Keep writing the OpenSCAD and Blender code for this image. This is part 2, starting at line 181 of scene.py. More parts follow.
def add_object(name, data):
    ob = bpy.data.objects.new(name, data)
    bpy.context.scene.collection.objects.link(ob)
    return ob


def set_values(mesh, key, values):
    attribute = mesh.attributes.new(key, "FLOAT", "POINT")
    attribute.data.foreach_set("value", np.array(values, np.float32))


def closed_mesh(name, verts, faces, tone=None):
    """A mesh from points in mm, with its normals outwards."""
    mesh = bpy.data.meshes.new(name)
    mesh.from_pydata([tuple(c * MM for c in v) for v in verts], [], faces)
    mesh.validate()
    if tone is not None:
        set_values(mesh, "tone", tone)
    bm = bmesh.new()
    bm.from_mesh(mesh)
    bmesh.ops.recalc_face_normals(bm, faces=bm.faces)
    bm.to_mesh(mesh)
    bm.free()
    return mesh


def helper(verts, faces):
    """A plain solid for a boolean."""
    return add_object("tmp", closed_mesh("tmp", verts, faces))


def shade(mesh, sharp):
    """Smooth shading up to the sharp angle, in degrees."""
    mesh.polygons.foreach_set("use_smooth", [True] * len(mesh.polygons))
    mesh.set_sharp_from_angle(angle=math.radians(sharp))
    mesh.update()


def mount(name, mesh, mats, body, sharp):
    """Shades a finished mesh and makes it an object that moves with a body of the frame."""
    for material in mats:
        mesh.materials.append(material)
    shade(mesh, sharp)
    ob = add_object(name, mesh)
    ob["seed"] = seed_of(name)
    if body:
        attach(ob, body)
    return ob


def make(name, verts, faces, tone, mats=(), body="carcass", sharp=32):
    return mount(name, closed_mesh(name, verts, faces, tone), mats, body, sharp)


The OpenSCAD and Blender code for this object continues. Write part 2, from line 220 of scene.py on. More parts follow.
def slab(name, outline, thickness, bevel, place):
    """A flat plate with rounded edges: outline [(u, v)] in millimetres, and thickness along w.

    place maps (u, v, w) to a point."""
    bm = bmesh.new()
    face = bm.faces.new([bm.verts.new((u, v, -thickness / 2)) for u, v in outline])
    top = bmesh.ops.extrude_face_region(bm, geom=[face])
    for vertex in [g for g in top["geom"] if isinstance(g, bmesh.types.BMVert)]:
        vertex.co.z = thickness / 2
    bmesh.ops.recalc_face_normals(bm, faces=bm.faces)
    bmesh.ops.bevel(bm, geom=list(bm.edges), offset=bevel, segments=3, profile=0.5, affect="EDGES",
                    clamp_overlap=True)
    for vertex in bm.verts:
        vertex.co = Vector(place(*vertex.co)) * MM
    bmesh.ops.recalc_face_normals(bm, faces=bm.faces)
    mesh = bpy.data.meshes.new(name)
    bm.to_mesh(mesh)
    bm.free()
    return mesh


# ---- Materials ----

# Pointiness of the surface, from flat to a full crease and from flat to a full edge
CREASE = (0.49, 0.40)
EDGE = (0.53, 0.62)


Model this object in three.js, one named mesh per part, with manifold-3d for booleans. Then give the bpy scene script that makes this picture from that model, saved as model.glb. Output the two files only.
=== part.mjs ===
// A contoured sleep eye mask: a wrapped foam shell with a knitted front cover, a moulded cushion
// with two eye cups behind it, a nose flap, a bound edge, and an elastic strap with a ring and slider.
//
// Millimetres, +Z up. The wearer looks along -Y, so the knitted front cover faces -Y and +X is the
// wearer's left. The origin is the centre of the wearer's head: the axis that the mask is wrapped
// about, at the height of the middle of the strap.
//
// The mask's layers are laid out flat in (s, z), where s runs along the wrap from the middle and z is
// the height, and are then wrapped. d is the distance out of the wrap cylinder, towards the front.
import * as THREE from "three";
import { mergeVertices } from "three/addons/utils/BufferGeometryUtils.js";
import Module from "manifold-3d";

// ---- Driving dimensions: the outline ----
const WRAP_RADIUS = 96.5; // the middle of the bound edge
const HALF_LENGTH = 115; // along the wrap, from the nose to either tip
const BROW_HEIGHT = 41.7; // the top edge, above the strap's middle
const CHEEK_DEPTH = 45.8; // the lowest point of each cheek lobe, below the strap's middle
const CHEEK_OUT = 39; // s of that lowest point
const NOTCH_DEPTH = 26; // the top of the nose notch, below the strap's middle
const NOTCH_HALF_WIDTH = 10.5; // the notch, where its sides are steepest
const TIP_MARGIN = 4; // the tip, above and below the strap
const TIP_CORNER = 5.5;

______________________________

Read through the entries and copy each line in which "code" appears.

* _TASK RESULT_
Keep writing the OpenSCAD and Blender code for this image. This is part 2, starting at line 181 of scene.py. More parts follow.
The OpenSCAD and Blender code for this object continues. Write part 2, from line 220 of scene.py on. More parts follow.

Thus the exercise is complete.